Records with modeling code
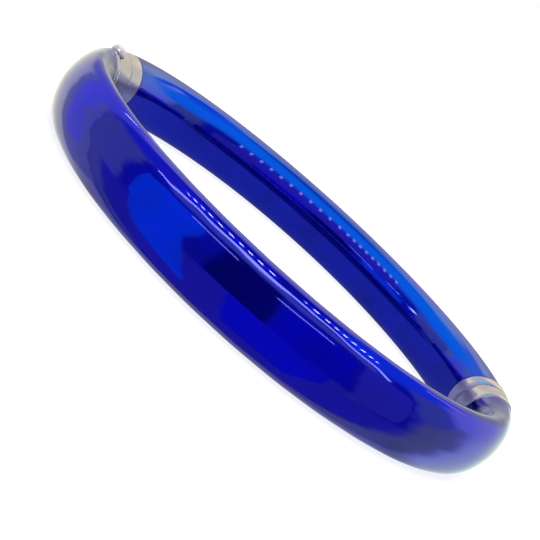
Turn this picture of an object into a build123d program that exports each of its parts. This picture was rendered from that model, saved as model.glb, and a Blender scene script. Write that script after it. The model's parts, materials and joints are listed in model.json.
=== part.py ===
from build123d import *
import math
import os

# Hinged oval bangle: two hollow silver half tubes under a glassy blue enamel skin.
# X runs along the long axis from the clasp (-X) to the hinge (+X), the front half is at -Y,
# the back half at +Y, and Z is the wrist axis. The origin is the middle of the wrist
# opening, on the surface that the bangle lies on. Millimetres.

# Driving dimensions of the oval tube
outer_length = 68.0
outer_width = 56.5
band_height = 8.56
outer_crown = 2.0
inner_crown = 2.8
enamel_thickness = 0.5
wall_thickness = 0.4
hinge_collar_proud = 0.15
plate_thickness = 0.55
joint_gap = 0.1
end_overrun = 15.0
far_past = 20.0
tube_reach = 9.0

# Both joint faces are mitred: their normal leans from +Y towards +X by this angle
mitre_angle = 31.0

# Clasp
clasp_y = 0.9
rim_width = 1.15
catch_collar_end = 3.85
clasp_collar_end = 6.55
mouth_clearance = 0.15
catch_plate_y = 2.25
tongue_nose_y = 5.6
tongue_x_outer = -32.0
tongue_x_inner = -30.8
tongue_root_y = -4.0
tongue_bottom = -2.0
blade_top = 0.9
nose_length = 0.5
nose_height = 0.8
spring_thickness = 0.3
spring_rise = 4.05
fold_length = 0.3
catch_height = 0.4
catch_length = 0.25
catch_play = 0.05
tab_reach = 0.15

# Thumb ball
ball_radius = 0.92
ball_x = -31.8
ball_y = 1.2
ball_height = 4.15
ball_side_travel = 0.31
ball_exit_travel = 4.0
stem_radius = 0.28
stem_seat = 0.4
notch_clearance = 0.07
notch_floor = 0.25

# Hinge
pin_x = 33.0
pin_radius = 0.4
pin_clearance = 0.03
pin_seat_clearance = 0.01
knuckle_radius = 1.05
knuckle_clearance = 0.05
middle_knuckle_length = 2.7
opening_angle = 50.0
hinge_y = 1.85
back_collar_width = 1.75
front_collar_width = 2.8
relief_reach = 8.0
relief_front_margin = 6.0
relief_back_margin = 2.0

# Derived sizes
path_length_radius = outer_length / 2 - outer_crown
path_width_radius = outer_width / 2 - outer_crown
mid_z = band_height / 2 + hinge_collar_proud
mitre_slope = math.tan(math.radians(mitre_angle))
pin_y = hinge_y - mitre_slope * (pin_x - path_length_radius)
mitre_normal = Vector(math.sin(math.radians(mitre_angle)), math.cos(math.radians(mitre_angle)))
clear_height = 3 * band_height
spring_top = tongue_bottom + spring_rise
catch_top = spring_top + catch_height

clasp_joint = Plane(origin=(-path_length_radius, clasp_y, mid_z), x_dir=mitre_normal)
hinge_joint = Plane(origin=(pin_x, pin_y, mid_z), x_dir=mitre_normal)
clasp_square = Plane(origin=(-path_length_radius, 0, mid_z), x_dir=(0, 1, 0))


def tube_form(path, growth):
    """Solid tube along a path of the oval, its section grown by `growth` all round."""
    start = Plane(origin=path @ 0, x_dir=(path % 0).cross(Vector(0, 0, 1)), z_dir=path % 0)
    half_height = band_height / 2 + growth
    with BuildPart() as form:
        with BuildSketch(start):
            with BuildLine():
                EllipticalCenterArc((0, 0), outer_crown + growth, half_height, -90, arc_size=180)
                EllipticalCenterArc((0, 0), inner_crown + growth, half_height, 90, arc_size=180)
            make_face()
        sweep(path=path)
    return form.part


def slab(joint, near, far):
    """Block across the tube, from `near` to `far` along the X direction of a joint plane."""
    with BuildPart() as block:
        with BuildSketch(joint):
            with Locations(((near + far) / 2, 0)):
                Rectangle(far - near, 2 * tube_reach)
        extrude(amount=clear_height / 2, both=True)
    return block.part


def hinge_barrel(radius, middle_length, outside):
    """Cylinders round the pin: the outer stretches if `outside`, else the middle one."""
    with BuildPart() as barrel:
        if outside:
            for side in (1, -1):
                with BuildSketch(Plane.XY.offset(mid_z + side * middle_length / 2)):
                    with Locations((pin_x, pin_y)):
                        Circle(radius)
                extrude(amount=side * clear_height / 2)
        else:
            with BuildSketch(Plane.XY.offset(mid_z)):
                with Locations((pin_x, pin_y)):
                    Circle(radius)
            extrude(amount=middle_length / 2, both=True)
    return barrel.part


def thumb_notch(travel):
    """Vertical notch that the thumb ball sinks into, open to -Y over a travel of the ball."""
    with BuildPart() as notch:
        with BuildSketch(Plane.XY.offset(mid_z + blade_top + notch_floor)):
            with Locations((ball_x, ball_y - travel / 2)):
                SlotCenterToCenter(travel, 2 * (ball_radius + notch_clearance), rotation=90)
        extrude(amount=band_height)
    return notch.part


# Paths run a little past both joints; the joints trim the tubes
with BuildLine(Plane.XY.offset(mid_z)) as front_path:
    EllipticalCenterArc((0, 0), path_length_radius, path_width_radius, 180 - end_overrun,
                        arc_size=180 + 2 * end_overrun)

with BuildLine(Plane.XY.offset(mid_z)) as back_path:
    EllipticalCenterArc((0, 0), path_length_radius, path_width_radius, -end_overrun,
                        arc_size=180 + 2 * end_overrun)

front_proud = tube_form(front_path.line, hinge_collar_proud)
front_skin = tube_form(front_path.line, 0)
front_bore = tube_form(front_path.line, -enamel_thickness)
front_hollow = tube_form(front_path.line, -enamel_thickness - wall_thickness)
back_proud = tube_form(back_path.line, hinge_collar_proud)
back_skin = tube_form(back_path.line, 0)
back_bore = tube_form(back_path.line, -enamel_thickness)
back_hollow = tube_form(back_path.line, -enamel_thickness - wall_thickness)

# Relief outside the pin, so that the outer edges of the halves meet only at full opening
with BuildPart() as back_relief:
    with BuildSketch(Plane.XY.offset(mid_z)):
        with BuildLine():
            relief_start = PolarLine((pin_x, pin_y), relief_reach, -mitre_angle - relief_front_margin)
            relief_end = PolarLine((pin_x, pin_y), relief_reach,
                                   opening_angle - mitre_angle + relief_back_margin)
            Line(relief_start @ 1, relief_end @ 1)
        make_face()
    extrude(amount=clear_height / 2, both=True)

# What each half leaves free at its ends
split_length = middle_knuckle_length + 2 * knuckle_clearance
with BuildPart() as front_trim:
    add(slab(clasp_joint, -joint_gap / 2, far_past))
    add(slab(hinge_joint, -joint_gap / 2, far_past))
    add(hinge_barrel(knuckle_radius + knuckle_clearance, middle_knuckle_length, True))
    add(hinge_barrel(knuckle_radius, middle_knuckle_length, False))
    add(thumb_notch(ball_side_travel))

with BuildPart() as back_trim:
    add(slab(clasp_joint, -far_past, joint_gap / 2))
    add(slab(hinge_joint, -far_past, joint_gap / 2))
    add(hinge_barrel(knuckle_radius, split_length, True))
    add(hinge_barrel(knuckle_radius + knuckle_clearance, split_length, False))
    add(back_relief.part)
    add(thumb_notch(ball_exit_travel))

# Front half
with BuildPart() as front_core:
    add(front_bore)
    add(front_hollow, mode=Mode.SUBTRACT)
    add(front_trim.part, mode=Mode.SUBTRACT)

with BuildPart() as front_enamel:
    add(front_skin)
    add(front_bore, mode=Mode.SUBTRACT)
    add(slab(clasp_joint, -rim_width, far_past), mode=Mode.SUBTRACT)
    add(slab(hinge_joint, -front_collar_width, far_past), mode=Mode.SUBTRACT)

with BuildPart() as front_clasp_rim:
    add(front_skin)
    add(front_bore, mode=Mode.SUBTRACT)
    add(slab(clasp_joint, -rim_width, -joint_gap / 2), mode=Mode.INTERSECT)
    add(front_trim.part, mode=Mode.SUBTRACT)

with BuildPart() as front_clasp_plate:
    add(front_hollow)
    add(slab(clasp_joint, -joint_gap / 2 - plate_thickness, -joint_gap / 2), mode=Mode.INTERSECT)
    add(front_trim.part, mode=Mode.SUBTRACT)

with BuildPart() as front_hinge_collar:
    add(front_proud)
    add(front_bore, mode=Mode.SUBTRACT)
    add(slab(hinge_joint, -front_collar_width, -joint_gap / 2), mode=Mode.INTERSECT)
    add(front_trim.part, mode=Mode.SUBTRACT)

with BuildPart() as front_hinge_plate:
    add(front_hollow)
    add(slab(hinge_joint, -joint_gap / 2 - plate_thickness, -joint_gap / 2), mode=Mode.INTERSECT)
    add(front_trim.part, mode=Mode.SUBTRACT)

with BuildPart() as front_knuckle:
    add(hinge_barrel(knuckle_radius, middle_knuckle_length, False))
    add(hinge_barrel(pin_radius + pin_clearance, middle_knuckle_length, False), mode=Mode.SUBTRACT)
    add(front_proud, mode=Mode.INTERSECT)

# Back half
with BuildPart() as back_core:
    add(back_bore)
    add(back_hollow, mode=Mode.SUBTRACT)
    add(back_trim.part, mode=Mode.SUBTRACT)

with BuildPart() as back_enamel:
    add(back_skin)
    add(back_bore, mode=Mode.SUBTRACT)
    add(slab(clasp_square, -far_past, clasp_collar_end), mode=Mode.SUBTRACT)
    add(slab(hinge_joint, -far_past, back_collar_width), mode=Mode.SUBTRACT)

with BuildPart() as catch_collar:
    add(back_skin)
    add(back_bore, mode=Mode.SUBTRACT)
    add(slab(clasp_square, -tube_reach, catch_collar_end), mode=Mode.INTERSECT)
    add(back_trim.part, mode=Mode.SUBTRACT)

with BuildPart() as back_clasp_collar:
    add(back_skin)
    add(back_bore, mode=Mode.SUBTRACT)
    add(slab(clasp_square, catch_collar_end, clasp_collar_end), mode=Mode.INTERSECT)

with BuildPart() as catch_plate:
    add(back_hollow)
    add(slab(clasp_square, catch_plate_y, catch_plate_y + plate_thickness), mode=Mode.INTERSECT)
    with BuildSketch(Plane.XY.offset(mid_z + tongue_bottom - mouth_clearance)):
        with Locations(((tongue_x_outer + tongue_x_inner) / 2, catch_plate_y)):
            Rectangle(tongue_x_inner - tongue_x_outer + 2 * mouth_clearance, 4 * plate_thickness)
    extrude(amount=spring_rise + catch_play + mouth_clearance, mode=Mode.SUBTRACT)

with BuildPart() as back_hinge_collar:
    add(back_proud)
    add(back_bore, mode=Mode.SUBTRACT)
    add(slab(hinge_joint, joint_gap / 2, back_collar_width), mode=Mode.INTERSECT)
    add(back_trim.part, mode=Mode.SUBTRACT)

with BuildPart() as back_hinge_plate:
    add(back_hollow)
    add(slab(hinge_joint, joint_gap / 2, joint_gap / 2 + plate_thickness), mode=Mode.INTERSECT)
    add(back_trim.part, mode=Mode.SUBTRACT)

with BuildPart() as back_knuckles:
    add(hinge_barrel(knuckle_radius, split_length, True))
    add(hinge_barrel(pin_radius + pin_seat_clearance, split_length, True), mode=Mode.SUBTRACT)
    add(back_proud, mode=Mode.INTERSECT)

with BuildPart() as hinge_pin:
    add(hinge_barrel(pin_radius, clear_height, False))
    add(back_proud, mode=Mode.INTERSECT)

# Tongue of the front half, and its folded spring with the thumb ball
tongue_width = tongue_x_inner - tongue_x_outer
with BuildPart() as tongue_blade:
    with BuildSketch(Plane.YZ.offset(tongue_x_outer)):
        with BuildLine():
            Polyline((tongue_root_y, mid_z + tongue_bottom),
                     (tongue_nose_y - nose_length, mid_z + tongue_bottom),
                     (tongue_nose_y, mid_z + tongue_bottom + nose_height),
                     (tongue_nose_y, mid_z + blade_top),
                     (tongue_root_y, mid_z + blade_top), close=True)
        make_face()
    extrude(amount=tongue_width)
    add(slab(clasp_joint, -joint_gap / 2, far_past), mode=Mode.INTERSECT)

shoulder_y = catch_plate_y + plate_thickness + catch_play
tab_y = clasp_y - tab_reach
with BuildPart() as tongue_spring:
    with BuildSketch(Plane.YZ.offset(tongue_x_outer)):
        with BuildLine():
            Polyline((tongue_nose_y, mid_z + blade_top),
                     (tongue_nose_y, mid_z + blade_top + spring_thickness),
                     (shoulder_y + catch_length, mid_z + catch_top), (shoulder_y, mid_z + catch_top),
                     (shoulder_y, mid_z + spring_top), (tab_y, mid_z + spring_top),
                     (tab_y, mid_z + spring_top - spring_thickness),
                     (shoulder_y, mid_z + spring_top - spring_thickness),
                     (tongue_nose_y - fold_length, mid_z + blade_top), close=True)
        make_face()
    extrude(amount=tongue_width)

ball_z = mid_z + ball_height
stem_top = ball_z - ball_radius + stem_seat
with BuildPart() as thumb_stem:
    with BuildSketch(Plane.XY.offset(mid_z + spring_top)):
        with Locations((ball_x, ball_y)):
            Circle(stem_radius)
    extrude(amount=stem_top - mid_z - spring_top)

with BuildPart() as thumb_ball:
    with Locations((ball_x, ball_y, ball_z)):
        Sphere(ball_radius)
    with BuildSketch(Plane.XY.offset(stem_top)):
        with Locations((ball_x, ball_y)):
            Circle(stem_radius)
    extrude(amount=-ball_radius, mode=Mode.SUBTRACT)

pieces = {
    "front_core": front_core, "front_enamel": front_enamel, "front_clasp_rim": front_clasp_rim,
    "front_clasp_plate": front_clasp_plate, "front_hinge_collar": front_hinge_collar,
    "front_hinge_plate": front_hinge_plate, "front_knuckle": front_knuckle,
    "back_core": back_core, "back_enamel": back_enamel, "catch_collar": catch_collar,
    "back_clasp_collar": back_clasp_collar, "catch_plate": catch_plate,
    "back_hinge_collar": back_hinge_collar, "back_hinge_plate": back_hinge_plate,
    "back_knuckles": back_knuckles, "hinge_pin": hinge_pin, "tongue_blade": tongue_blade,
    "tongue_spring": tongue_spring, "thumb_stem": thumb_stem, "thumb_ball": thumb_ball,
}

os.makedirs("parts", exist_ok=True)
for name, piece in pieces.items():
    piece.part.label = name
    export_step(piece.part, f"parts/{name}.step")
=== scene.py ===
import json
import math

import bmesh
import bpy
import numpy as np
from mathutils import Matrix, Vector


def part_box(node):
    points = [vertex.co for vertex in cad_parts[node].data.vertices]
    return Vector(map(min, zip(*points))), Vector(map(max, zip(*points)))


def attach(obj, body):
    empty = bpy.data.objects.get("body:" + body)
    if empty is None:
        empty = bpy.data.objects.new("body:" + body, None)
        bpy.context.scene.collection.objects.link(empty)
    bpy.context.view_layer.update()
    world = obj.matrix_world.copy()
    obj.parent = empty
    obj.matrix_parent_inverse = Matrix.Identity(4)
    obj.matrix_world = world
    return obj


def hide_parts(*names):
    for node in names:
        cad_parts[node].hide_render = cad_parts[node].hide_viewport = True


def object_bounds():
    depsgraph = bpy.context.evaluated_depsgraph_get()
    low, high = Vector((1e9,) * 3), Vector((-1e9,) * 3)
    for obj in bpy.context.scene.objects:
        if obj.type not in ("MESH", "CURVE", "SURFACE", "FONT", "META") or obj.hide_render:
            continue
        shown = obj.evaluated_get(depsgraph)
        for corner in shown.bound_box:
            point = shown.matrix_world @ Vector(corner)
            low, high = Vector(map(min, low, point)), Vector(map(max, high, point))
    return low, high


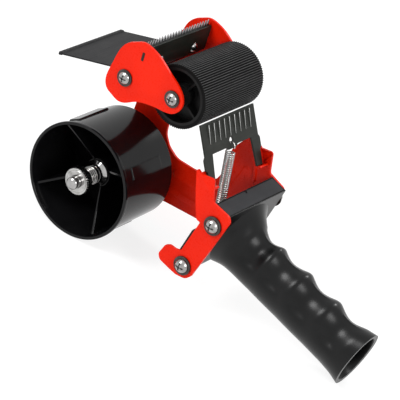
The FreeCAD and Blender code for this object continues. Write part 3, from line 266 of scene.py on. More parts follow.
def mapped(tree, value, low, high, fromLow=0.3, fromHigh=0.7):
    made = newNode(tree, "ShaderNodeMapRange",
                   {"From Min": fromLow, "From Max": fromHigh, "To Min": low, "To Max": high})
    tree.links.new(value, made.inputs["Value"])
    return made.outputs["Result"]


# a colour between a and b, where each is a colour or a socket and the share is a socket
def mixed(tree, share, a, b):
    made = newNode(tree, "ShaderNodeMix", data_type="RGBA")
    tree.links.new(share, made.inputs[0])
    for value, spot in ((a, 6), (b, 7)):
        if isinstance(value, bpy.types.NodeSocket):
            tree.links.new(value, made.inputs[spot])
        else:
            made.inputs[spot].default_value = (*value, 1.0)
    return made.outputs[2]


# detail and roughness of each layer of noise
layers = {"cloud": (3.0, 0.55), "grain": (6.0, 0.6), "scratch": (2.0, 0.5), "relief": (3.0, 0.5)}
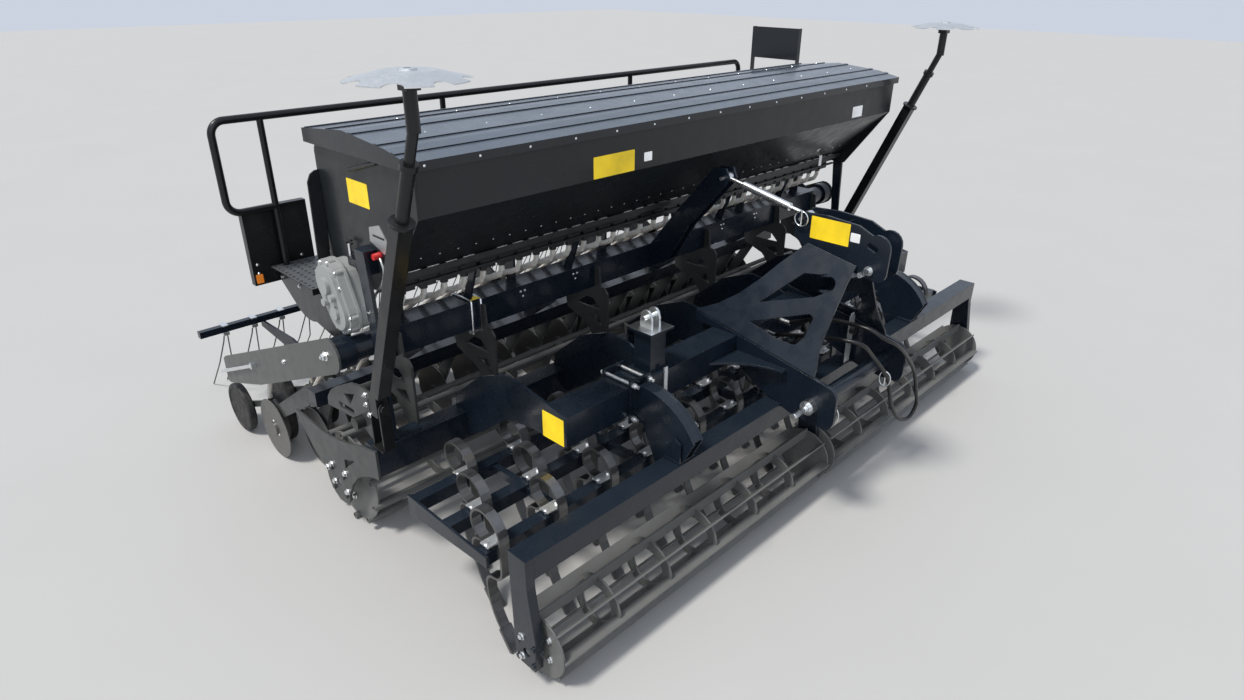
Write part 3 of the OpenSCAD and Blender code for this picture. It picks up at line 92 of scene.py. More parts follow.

### Aim
Extract the run of lines that opens with the line containing "for name, piece" and closes with the line containing "low, high = Vector((1e9,)"; reproduce it exactly and add nothing.

### Answer
for name, piece in pieces.items():
    piece.part.label = name
    export_step(piece.part, f"parts/{name}.step")
=== scene.py ===
import json
import math

import bmesh
import bpy
import numpy as np
from mathutils import Matrix, Vector


def part_box(node):
    points = [vertex.co for vertex in cad_parts[node].data.vertices]
    return Vector(map(min, zip(*points))), Vector(map(max, zip(*points)))


def attach(obj, body):
    empty = bpy.data.objects.get("body:" + body)
    if empty is None:
        empty = bpy.data.objects.new("body:" + body, None)
        bpy.context.scene.collection.objects.link(empty)
    bpy.context.view_layer.update()
    world = obj.matrix_world.copy()
    obj.parent = empty
    obj.matrix_parent_inverse = Matrix.Identity(4)
    obj.matrix_world = world
    return obj


def hide_parts(*names):
    for node in names:
        cad_parts[node].hide_render = cad_parts[node].hide_viewport = True


def object_bounds():
    depsgraph = bpy.context.evaluated_depsgraph_get()
    low, high = Vector((1e9,) * 3), Vector((-1e9,) * 3)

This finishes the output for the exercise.